Exactly 2,616 people filed returns on 25 December 2018 when, as the argument goes, they should have been relaxing with family or otherwise enjoying the fruits of the season.
The number of taxpayers filing on deadline day is no less startling: according to figures released by HMRC, 735,258 returns were submitted on 31 January 2019 with 60,000 of those landing in the last hour of the typical nine-to-five working day.
The frustrating thing is that there really is no reason not to have the bulk of your return done and dusted by the end of July.
Instead, too many people seem to spend the year both putting it off and worrying about it, or perhaps we might say more accurately, they defer it because they are worried about it.
How difficult is it going to be to get the paperwork together? How tricky will the online filing process be? What might be lurking in the numbers they’d rather not know about?
The fact is, though, that for most people, it’s not complicated.
The majority of those completing tax returns are paying tax on their primary source of income through PAYE and only need to account for a single additional source of income.
The age of the side hustle
Whether it’s renting out property, undertaking freelance work, driving a cab or selling online, more British people are making a bit of extra money through a bolt-on to the day job.
Recognising this, and keen to keep things simple, a £1,000 trading allowance was introduced for ‘micro-entrepreneurs’ making a small amount of money through trading or ‘odd jobs’.
There’s a similar allowance for individuals making less than £1,000 per year from property by, for example, renting out a garage or parking space on their driveway. That allowance doubles if the property is co-owned.
These are for people who aren’t otherwise engaged in business, so there are restrictions on who can claim. For example, you won’t be eligible if you’ve also got trade or property income from a company you or someone connected to you owns or controls.
Even if you do have to pay some more tax on additional income, however, it won’t be difficult for us to manage as long as you’ve kept all the paperwork in good order.
Those with more complex financial situations, such as the owners of multiple businesses or serious property investors, may find completing a tax return more challenging, especially if they want to claim all the tax reliefs to which they’re entitled.
Even so, at least these days, HMRC’s electronic systems aren’t the obstacle they once were.
While there are still too many IT problems and errors, the Revenue’s systems have become generally more stable and the online filing process less confusing.
That’s partly because of a commitment to stability and simplicity in digital policy in the past 12 or so years which has given the HMRC tax website time to mature and evolve rather than lurching from relaunch to relaunch.
Beyond that faint praise, there are benefits to completing your tax return digitally, too.
In the old days, completing a return, posting it off, waiting for a reply, resubmitting and so on, was time consuming.
With online returns, feedback is usually instant and onscreen, meaning most errors are headed off before you hit ‘submit’.

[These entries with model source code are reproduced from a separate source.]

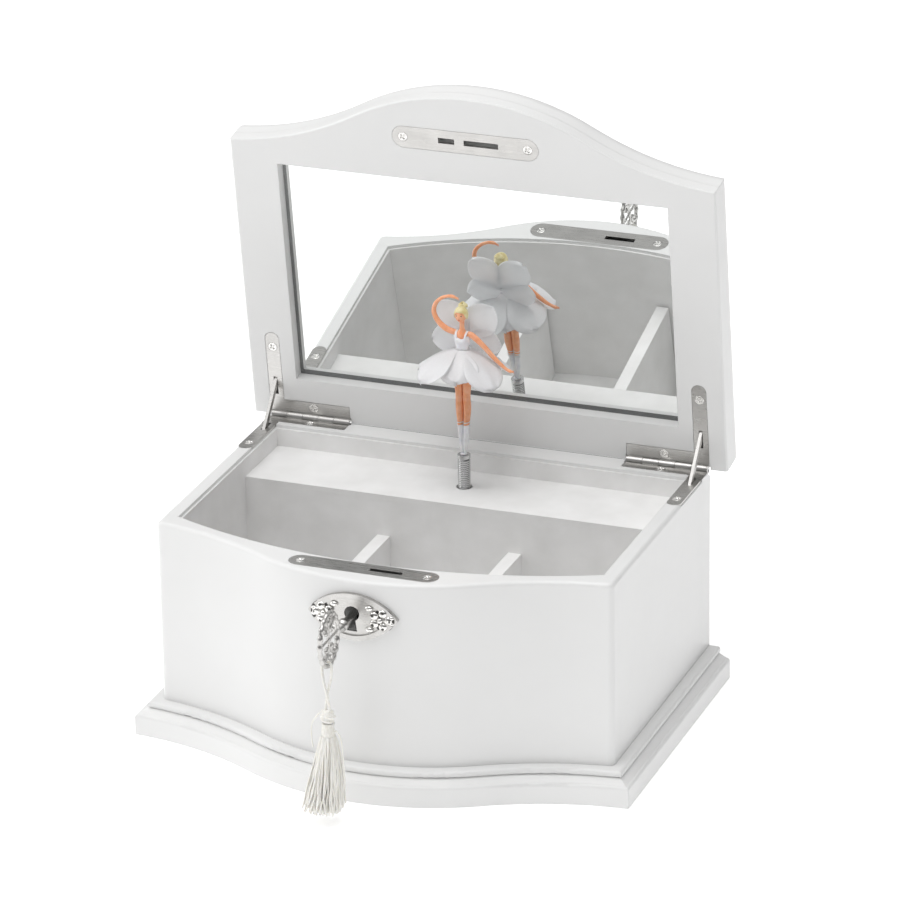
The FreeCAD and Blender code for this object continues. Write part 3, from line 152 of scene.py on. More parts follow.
class Shader:
    """Small builder for one node material."""

    def __init__(self, name):
        self.material = bpy.data.materials.new(name)
        self.material.use_nodes = True
        self.tree = self.material.node_tree
        self.surface = self.tree.nodes["Principled BSDF"]
        self.coords = None

    def link(self, source, target):
        """Join two sockets."""
        self.tree.links.new(source, target)

    def place(self, scale):
        """Object coordinates, stretched by a scale on each axis."""
        if self.coords is None:
            self.coords = self.tree.nodes.new("ShaderNodeTexCoord")
        mapping = self.tree.nodes.new("ShaderNodeMapping")
        mapping.inputs["Scale"].default_value = scale
        self.link(self.coords.outputs["Object"], mapping.inputs["Vector"])
        return mapping.outputs["Vector"]

    def noise(self, scale, detail=3.0, stretch=(1, 1, 1)):
        """Noise with a scale in features per metre."""
        texture = self.tree.nodes.new("ShaderNodeTexNoise")
        texture.inputs["Scale"].default_value = scale
        texture.inputs["Detail"].default_value = detail
        self.link(self.place(stretch), texture.inputs["Vector"])
        return texture.outputs["Fac"]

    def spread(self, value, low, high):
        """Spread a noise texture's usual range over low to high."""
        ranged = self.tree.nodes.new("ShaderNodeMapRange")
        ranged.inputs["From Min"].default_value = NOISE_LOW
        ranged.inputs["From Max"].default_value = NOISE_HIGH
        ranged.inputs["To Min"].default_value = low
        ranged.inputs["To Max"].default_value = high
        self.link(value, ranged.inputs["Value"])
        return ranged.outputs["Result"]

    def tint(self, value, dark, light):
        """Colour between two tones by a texture."""
        mix = self.tree.nodes.new("ShaderNodeMix")
        mix.data_type = "RGBA"
        mix.inputs[6].default_value = (*dark, 1)
        mix.inputs[7].default_value = (*light, 1)
        self.link(self.spread(value, 0.0, 1.0), mix.inputs[0])
        self.link(mix.outputs[2], self.surface.inputs["Base Color"])

    def bump(self, value, distance, strength=1.0, soften=0.0):
        """Relief in metres from a texture; soften rounds the edges' shading by a radius in metres."""
        bump = self.tree.nodes.new("ShaderNodeBump")
        bump.inputs["Strength"].default_value = strength
        bump.inputs["Distance"].default_value = distance
        self.link(value, bump.inputs["Height"])
        if soften:
            bevel = self.tree.nodes.new("ShaderNodeBevel")
            bevel.samples = 6
            bevel.inputs["Radius"].default_value = soften
            self.link(bevel.outputs["Normal"], bump.inputs["Normal"])
        self.link(bump.outputs["Normal"], self.surface.inputs["Normal"])

    def set(self, **values):
        """Constants on the surface's own sockets."""
        for key, value in values.items():
            self.surface.inputs[key.replace("_", " ")].default_value = value
        return self


def lacquer():
    """Sprayed satin lacquer: two near whites in broad clouds and a faint orange peel."""
    s = Shader("white lacquer")
    s.set(Coat_Weight=0.25, Coat_Roughness=0.25, Specular_IOR_Level=0.45)
    s.tint(s.noise(14, 4), (0.8, 0.8, 0.795), (0.835, 0.835, 0.83))
    s.link(s.spread(s.noise(220, 3), 0.32, 0.42), s.surface.inputs["Roughness"])
    s.bump(s.noise(900, 2), 0.00002, 0.5, 0.0005)
    return s.material


def velvet():
    """Short pale pile: patches of two greys, with a fine raised nap."""
    s = Shader("grey velvet")
    s.set(Roughness=0.95, Sheen_Weight=0.4, Sheen_Roughness=0.45, Specular_IOR_Level=0.1)
    s.tint(s.noise(60, 6), (0.845, 0.84, 0.83), (0.93, 0.925, 0.92))
    s.bump(s.noise(3200, 4), 0.00025, 0.8, 0.0003)
    return s.material


def metal(name, tone, rough, grain, stretch, depth=0.00001):
    """Plated or drawn metal with fine wear in its polish."""
    s = Shader(name)
    s.set(Metallic=1.0)
    dark = tuple(c * 0.93 for c in tone)
    light = tuple(min(1.0, c * 1.06) for c in tone)
    s.tint(s.noise(90, 3), dark, light)
    wear = s.spread(s.noise(grain, 3, stretch), rough * 0.8, rough * 1.25)
    s.link(wear, s.surface.inputs["Roughness"])
    s.bump(s.noise(grain, 3, stretch), depth, 0.6, 0.00012)
    return s.material


def looking_glass():
    """Silvered glass: a mirror with the faintest haze in clouds."""
    s = Shader("looking glass")
    s.set(Metallic=1.0, Base_Color=(0.9, 0.915, 0.91, 1))
    s.link(s.spread(s.noise(25, 2), 0.0, 0.012), s.surface.inputs["Roughness"])
    return s.material


def thread(name, dark, light, grain, stretch):
    """Lustrous spun thread: fine lengthwise streaks."""
    s = Shader(name)
    s.set(Roughness=0.5, Sheen_Weight=0.4, Sheen_Roughness=0.3, Subsurface_Weight=0.15)
    s.set(Subsurface_Radius=(0.0015, 0.0013, 0.001))
    s.tint(s.noise(grain, 4, stretch), dark, light)
    s.bump(s.noise(grain, 3, stretch), 0.00008, 0.7)
    return s.material


def plastic(name, dark, light, rough, soft=0.0):
    """Moulded and hand-painted plastic with slightly uneven paint."""
    s = Shader(name)
    s.set(Roughness=rough, Coat_Weight=0.15, Subsurface_Weight=soft)
    s.set(Subsurface_Radius=(0.002, 0.001, 0.0006))
    s.tint(s.noise(350, 4), dark, light)
    s.bump(s.noise(1600, 2), 0.00003, 0.6)
    return s.material


def sheer(name, tone, clear, grain):
    """Thin stiffened net or film: part of the light goes through, with a fine weave."""
    s = Shader(name)
    s.set(Roughness=0.45, Sheen_Weight=0.3, Coat_Weight=0.2)
    s.tint(s.noise(grain, 3), tuple(c * 0.95 for c in tone), tone)
    s.bump(s.noise(grain * 3, 2), 0.00004, 0.6)
    glow = s.tree.nodes.new("ShaderNodeBsdfTranslucent")
    glow.inputs["Color"].default_value = (*tone, 1)
    mix = s.tree.nodes.new("ShaderNodeMixShader")
    mix.inputs[0].default_value = clear
    out = s.tree.nodes["Material Output"]
    s.link(s.surface.outputs[0], mix.inputs[1])
    s.link(glow.outputs[0], mix.inputs[2])
    s.link(mix.outputs[0], out.inputs["Surface"])
    return s.material


def board():
    """Grey pulp board with a fibrous surface."""
    s = Shader("pulp board")
    s.set(Roughness=0.9)
    s.tint(s.noise(400, 6), (0.38, 0.34, 0.28), (0.5, 0.46, 0.4))
    s.bump(s.noise(1500, 4), 0.0001, 0.7)
    return s.material


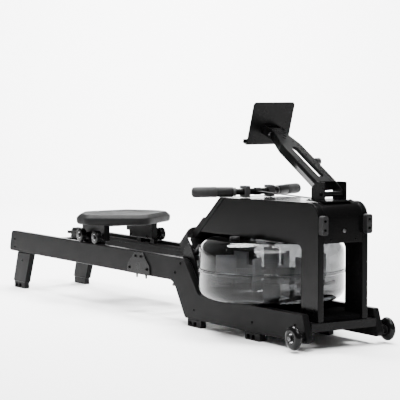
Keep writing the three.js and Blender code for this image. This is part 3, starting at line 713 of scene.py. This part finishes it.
def backdrop():
    """A pale floor that curves up into a low wall behind the object."""
    profile = [(FLOOR_NEAR, 0.0), (FLOOR_FAR, 0.0)]
    for k in range(1, CURVE_STEPS + 1):
        angle = math.pi / 2 * k / CURVE_STEPS
        depth = FLOOR_FAR + WALL_HEIGHT * math.sin(angle)
        profile.append((depth, WALL_HEIGHT - WALL_HEIGHT * math.cos(angle)))
    vertices, faces = [], []
    for depth, height in profile:
        for across in (-STAGE_HALF_WIDTH, STAGE_HALF_WIDTH):
            vertices.append(VIEW * depth + RIGHT * across + Vector((0, 0, height)))
    for i in range(len(profile) - 1):
        faces.append((2 * i, 2 * i + 1, 2 * i + 3, 2 * i + 2))
    mesh = bpy.data.meshes.new("backdrop")
    mesh.from_pydata([tuple(v) for v in vertices], [], faces)
    mesh.shade_smooth()
    thing = bpy.data.objects.new("backdrop", mesh)
    bpy.context.scene.collection.objects.link(thing)
    material, tree, principled = shader("studio_white")
    principled.inputs["Base Color"].default_value = (0.9, 0.9, 0.9, 1)
    principled.inputs["Roughness"].default_value = 0.75
    principled.inputs["Specular IOR Level"].default_value = 0.1
    mesh.materials.append(material)


backdrop()
world = bpy.data.worlds.new("studio")
world.use_nodes = True
world.node_tree.nodes["Background"].inputs["Color"].default_value = (1, 1, 1, 1)
world.node_tree.nodes["Background"].inputs["Strength"].default_value = 0.34
bpy.context.scene.world = world


def area_light(name, place, target, size, power):
    data = bpy.data.lights.new(name, "AREA")
    data.shape = "ELLIPSE"
    data.size, data.size_y = size
    data.energy = power
    light = bpy.data.objects.new(name, data)
    light.location = place
    light.rotation_euler = (Vector(target) - Vector(place)).to_track_quat("-Z", "Y").to_euler()
    bpy.context.scene.collection.objects.link(light)


area_light("rear_lamp", (-1.0, -0.5, 3.2), (-0.8, -0.3, 0), (1.5, 1.5), 300)
area_light("middle_lamp", (0.8, 0.8, 3.4), (0.6, 0.4, 0), (1.5, 1.5), 330)
area_light("back_lamp", (-2.2, 1.6, 3.4), (-2.4, 1.4, 0), (2.5, 2.5), 420)
area_light("wall_soft_box", (-3.6, 2.3, 4.6), (-6.2, 4.0, 1.6), (5.0, 2.0), 1700)
area_light("floor_soft_box", (2.6, -1.6, 3.4), (1.4, -0.9, 0), (3.0, 2.0), 330)

camera_data = bpy.data.cameras.new("camera")
camera_data.lens = 150.07
camera_data.sensor_width = 36
camera_data.clip_end = 100
camera = bpy.data.objects.new("camera", camera_data)
camera.location = (5.208 + SHIFT, -3.239, 0.840)
camera.rotation_euler = (math.pi / 2 - PITCH, 0, AZIMUTH)
bpy.context.scene.collection.objects.link(camera)
bpy.context.scene.camera = camera
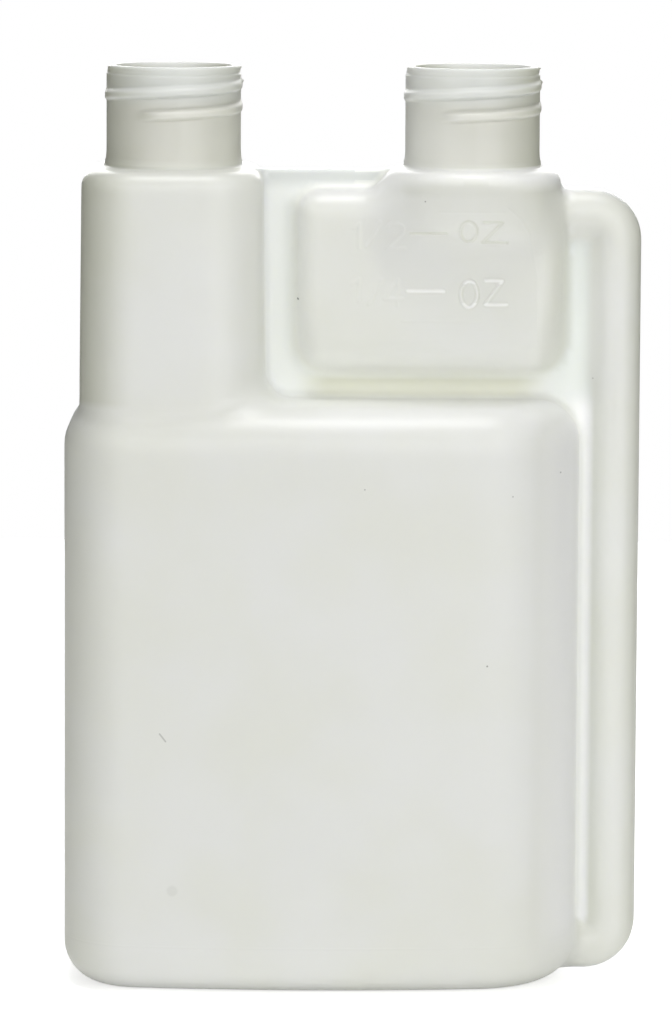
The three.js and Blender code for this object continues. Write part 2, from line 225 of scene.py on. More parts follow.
def hollowDistance(x, y, z):
    # All blown parts: the tube joins the reservoir low down and the dosing chamber high up.
    pipe = tubeDistance(x, y, z)
    low = roundJoin(reservoirDistance(x, y, z), pipe, tube["footJoin"])
    high = roundJoin(dosingDistance(x, y, z), pipe, tube["headJoin"])
    return np.minimum(low, high)


def outerDistance(x, y, z):
    # The fillet to the web is widest beside and under the chamber.
    share = np.interp(x, web["wideAcross"], (0, 1)) * np.interp(z, web["wideUp"], (0, 1, 1, 0))
    join = web["join"] + (web["chamberJoin"] - web["join"]) * share
    return roundJoin(hollowDistance(x, y, z), webDistance(x, y, z), join)


def innerDistance(x, y, z):
    # The inside lies one wall thickness in from the blown parts, and the web stays solid.
    return hollowDistance(x, y, z) + shell["wall"]


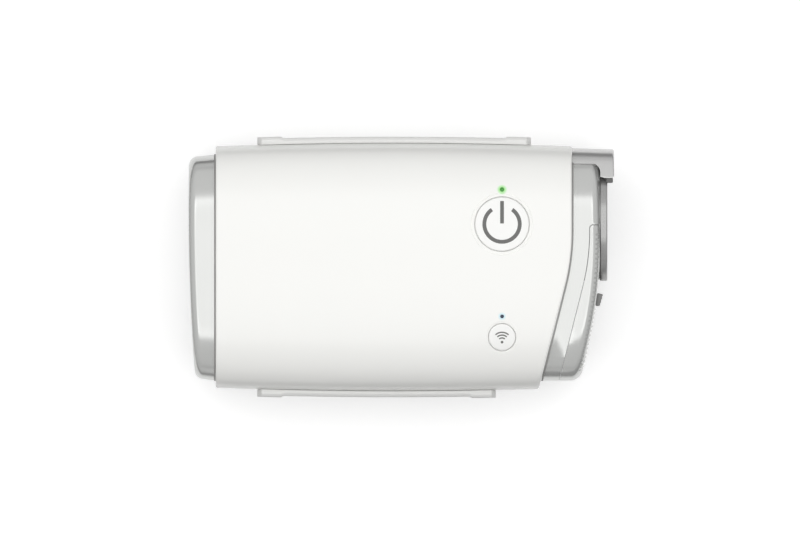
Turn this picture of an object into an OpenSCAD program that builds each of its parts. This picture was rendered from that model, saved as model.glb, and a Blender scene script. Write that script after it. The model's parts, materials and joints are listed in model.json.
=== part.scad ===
// Travel CPAP machine, lying flat on its feet.
// Millimetres, +Z up, +X towards the air outlet, +Y towards the rear.
// The origin is under the middle of the machine, on the surface it stands on.

/* [Casing] */
// Length of the white casing, from its left edge to the straight part of its right edge
casing_len = 114; // [112:0.5:122]
// Width of the casing at its middle
casing_w = 79.6; // [78.6:0.2:86]
// Height of the casing at its middle
casing_h = 50.4; // [50:0.2:56]
// How much narrower each side of the casing is at its ends
barrel_drop_w = 1.15; // [0.4:0.05:1.5]
// How much lower the casing is at its ends
barrel_drop_h = 0.7; // [0.3:0.05:1]
// Power of the rounded-rectangle section, where 2 is an ellipse
section_power = 2.9; // [2.8:0.1:3.6]
// Wall of the casing
wall = 1.5; // [1.2:0.1:1.8]
// Thickness of the stiff lip at each end of the casing
lip_t = 2.2; // [2:0.1:2.6]
// Length of that lip
lip_len = 2; // [1.6:0.1:3]
// Rounding of the casing's end edges
edge_r = 0.6; // [0.3:0.1:0.9]

/* [Right edge of the casing] */
// Where the right edge starts to fall back, ahead of the centre line
cut_y = 11.5; // [8:0.5:14]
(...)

As digital becomes the norm, and the systems settle in, the proportion of returns filed online keeps growing. In 2017/18, more than 10 million tax returns were submitted online, representing 93.5% of the total.
Making Tax Digital, a government initiative aimed at getting individuals and businesses onto digital accounting systems for recording and reporting, rolled out phase one this year.
Under this new regime, VAT-registered firms with a turnover above £85,000 are obliged to keep digital accounts and file returns through approved software.
At some date in the next few years, but no earlier than 2021, digital returns for income and corporation tax will become mandatory for some businesses and landlords.
The aim is that – probably in the next decade – all taxpayers will be keeping digital records which interface seamlessly with government tax systems, perhaps making the self-assessment tax return a thing of the past.
Deadlines and penalties
Some people kid themselves that missing the deadline isn’t such a big deal, or simply forget about it.
We never like to see clients pay more to the Revenue than is necessary, and easily-avoided fines are a particular frustration.
Remember, if you don’t file by midnight on 31 January, you’ll immediately be slapped with a £100 fixed penalty.
That applies even if the reason you’ve been putting off your return is because you don’t think there’s any tax to pay.
After three months with no return, you’ll face penalties of £10 for each day after that second deadline – up to a maximum of £900.
After six months, then 12 months, the screw gets turned tighter and tighter with additional charges of 5% of the tax outstanding or £300, whichever is greater. There are also penalties in place for the late payment of tax.
Despite the constant reminders, despite the relative ease of the online process, and despite the willingness of accountants to support people through the process, 731,186 taxpayers missed the midnight deadline on 31 January 2019.
That equates to a frankly terrifying £73 million in day-one instant fines. As HMRC reported, though, some of the excuses for failing to file on time were rather entertaining. “I was just too busy,” said one. “My first maid left, my second maid stole from me, and my third maid was very slow to learn.”